When including a frequency table in a write-up or report, it's usually preferable to order tables for nominal categorical variables by frequency. However, for ordinal categorical variables, it usually makes more sense to order the table with respect to the level of the categories.

Example 3: Including Missing Values as a Category

Problem Statement

Notice that in the previous tables, the counts are based only on the number of nonmissing observations. The number of missing values is printed below the table, but the number in the last row of the "cumulative frequency" column is the total number of nonmissing values for the variable. A consequence of this is that the proportions in the table represent the proportion of of nonmissing cases.
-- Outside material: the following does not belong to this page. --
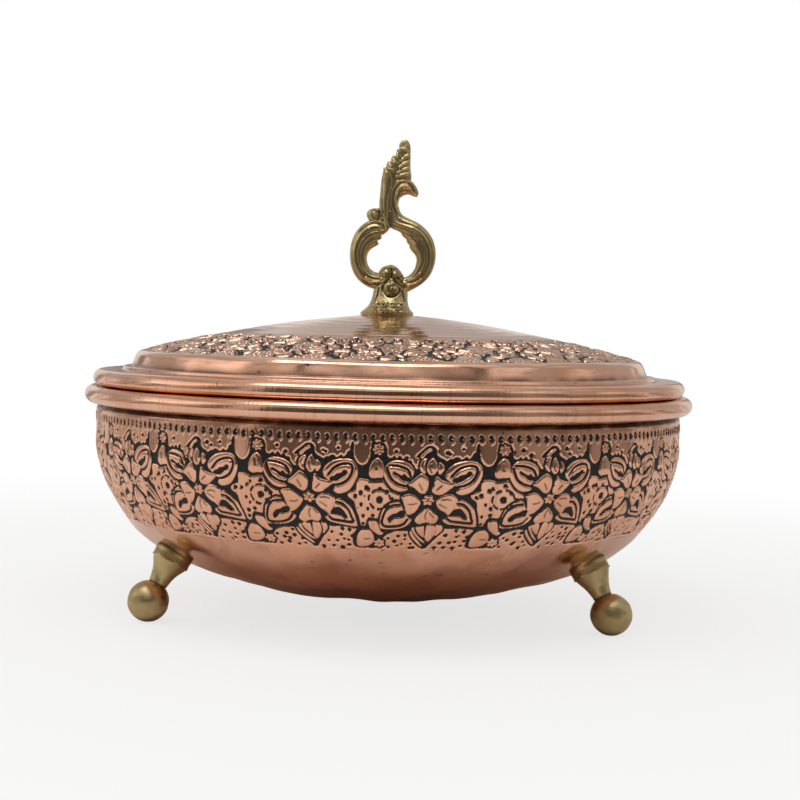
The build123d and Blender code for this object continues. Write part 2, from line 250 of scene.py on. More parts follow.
# One repeat of the chased band, in millimetres on the bowl's wall: across, and up from the flower's eye
petals = {
    "top_left": ((-1.9, 7.6), (-0.4, 6), (-0.4, 3.5), (-1.2, 2), (-2.4, 2.3), (-4, 3.7), (-5.6, 4.6),
                 (-4.3, 5.9), (-2.9, 7.2)),
    "top_right": ((1.8, 6.9), (3.2, 5.8), (5, 5.2), (6.5, 4.6), (5, 3), (3.5, 1.8), (2, 1.7), (1, 2.6),
                  (1.2, 4.5)),
    "right": ((2.4, 0.2), (4, 1.3), (5.8, 1.4), (7.3, 0.3), (7.3, -1.5), (6.3, -4.1), (5.4, -4.9),
              (4.6, -4.2), (2.9, -2.9), (2, -1.2)),
    "left": ((-7.5, 1), (-5.5, 1.9), (-3.6, 1.2), (-2.1, -0.5), (-2.3, -1.9), (-3.6, -4), (-5.2, -4.9),
             (-6, -4.2), (-6.4, -2.3), (-7, -0.3)),
    "bottom": ((-0.2, -2.4), (1.4, -3.7), (2.8, -5.4), (2.8, -7), (1.7, -7.7), (0, -7.3), (-2, -7.9),
               (-3.2, -6.9), (-2.8, -5.5), (-1.4, -3.5)),
}
petal_slits = (
    ((-2.7, 4.9), (-1.8, 3.1)), ((3.3, 4.3), (2.1, 3.1)), ((3.2, 0), (4.6, 0.2), (5.8, -0.1)),
    ((3, -1.2), (5, -2.4)), ((-5.3, -1.4), (-4.1, -1.4), (-3.2, -1.1)),
    ((0.1, -3.1), (-0.5, -4.5), (-0.4, -6.1)), ((0.7, -3.7), (1.8, -5.1)),
)
leaves = {
    "upper_left": ((-12.3, 9), (-10.5, 10.9), (-8, 11.1), (-5.6, 10.2), (-4.4, 8.6), (-4.8, 6.6),
                   (-6.4, 4.3), (-6.2, 2.9), (-8.4, 2.5), (-10.4, 3.6), (-12.2, 6.3)),
    "upper_right": ((4.5, 6.5), (4.5, 8.5), (6.5, 10.5), (9.5, 11.3), (12, 11), (13.4, 9.4), (13.5, 7),
                    (12.5, 4.5), (11, 2.5), (8.6, 1.6), (7.2, 2.4), (7.6, 3.5), (6.4, 4.9)),
    "lower_right": ((8, -0.2), (9.6, -0.3), (11.3, -1.8), (12.6, -4), (13.6, -8.2), (13, -9), (9, -8.3),
                    (5.6, -7.6), (4.4, -6.2), (5.6, -5.4), (7, -3.4)),
    "lower_left": ((-8.2, -0.6), (-10, -0.8), (-12, -2.5), (-13, -5), (-13.3, -8.4), (-12.4, -9.6),
                   (-8, -9.3), (-5.4, -8), (-4.3, -6.3), (-5.4, -5.4), (-6.9, -3)),
}
leaf_rings = (
    ((-11, 10), (-8.5, 9.8), (-6, 8.8), (-5, 6.8)),
    ((-11.6, 9.4), (-11.3, 8.2), (-10.3, 6), (-8.5, 4.6), (-6.2, 4)),
    ((5.6, 6.9), (7.4, 9), (10, 10.05), (12, 9.7), (12.2, 8), (11.1, 5.6), (9, 4.2), (6.7, 3.8)),
    ((7.8, -1.2), (9.5, -1.7), (11.1, -3.5), (12, -6), (12.3, -7.5), (9, -7.2), (6.5, -6.8), (5.4, -5.9)),
    ((-8, -1.4), (-10.4, -1.9), (-12.1, -4), (-12.7, -8.2), (-9, -8.5), (-6.5, -7.6), (-5.4, -6.1)),
)
leaf_eyes = (
    ((-10, 8.3), (-8.8, 7.7), (-7.5, 7), (-6.8, 7.5), (-6.2, 6.7), (-5.1, 6.4), (-5, 5.5), (-6.3, 5.5),
     (-7.5, 5.8), (-8.5, 6.8), (-9.7, 7.4)),
    ((5.9, 5.6), (6.4, 6.4), (7.3, 6.6), (8, 7.2), (9.3, 7.5), (10.2, 8.3), (11, 7.9), (10.5, 7), (9.5, 6.3),
     (8.3, 5.4), (7.2, 5.1)),
    ((6, -4.8), (7, -3.2), (8.5, -2.9), (9.7, -4), (10.8, -6), (9.8, -6.1), (8.8, -5.3), (7.8, -5),
     (6.8, -4.9)),
    ((-10.9, -7), (-11, -6), (-9.8, -4.7), (-8.6, -4.3), (-7.5, -3.5), (-6.1, -3.5), (-6.2, -4.9),
     (-7.5, -5.4), (-9, -5.7), (-10, -6.8)),
)
buds = (
    ((-2.8, -8.9), (-1.8, -8.3), (-0.7, -8.7), (-0.4, -10.5), (-0.3, -12.4), (-1.5, -11.4), (-2.5, -10.2)),
    ((0.3, -8.3), (1.4, -8), (2.3, -8.7), (2.7, -10.6), (2.1, -12.5), (1, -14.2), (0.1, -13), (0.1, -10.4)),
    ((2.9, -8.1), (4.2, -8.4), (4.5, -9.9), (3.9, -11.1), (3, -12), (3.1, -10.2)),
    ((-3.5, -8.9), (-3.1, -10.4), (-2, -12), (-0.4, -13.7), (0.3, -14.6), (-1.4, -13.4), (-3, -11.4),
     (-4, -9.7)),
    ((0.5, 12), (-0.5, 10.4), (-0.6, 8.8), (0.2, 7.5), (1.1, 7.6), (1.8, 8.9), (1.7, 10.4), (1, 11.7)),
    ((2.5, 10.9), (3.5, 10.1), (3.6, 8.8), (2.7, 7.7), (2.3, 8.8), (2.4, 10)),
    ((-0.8, 12), (-1.9, 11.6), (-2.6, 10.2), (-2.3, 8.7), (-1.2, 8), (-1.4, 9.4), (-1.2, 10.7)),
    ((-4.5, -10.3), (-3.1, -12.6), (-0.6, -15.7), (-1, -15.9), (-2.9, -13.9), (-4.3, -11.8)),
    ((-1.9, 12.1), (-0.9, 13.4), (0.4, 14.3), (0, 14.7), (-1.2, 14), (-2.4, 12.6)),
)
corner_figures = (
    ((-14.3, 11.9), (-12.9, 10.6), (-12.5, 8.4), (-12.7, 6.7), (-14.2, 6.5), (-15.6, 6.3), (-16.5, 7.4),
     (-16, 10)),
    ((-16.6, -7.5), (-15.3, -6.9), (-14.3, -7.4), (-13.7, -9), (-13.2, -10.6), (-12.4, -11.3), (-13.3, -12),
     (-14.9, -11), (-16.2, -9.6)),
    ((13.1, -16), (13.2, -13.2), (14.2, -11), (15.5, -10), (16.9, -10.5), (18, -12.2), (18.1, -14.4),
     (16.8, -15.8), (14.8, -16.4)),
)
corner_slits = (
    ((0.5, 10.7), (0.4, 9.6), (0.7, 8.4)), ((-14.6, 10.6), (-14.4, 8.9)), ((15.3, -13.3), (17, -13.5)),
    ((-16.4, 5.2), (-13, 5.4)),
)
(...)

What if we instead want the proportions to be based on the total number of cases (i.e. number of nonmissing values + number of missing values)?

To do this, we can add the MISSING option to the TABLE statement:

Syntax

PROC FREQ DATA=sample;
    TABLE State Rank / MISSING;
RUN;

The MISSING option appearing after the slash (/) in the TABLE statement tells SAS to include the missing values as a row in the table.

Output

Discussion

After adding the MISSING option, notice that the first row of the table is now the number of missing values. Since variable State is a string variable, the row has a blank label; and since variable Rank is a numeric variable, the row has a "." label.

If we compare the proportions in this table to the ones in the previous examples, we can see that the proportions have changed. It is also easier to see that approximately 6% of the responses are missing for both State and Rank (before, we only saw the number of missing responses for those variables).

Note: If you specify ORDER=FREQ in the PROC FREQ statement and include the MISSING option in the TABLES statement, the missing values will always appear as the first row of the table, even if they aren't the most frequently occurring category. The ORDER option will affect the ordering of the nonmissing categories that appear after the missing category.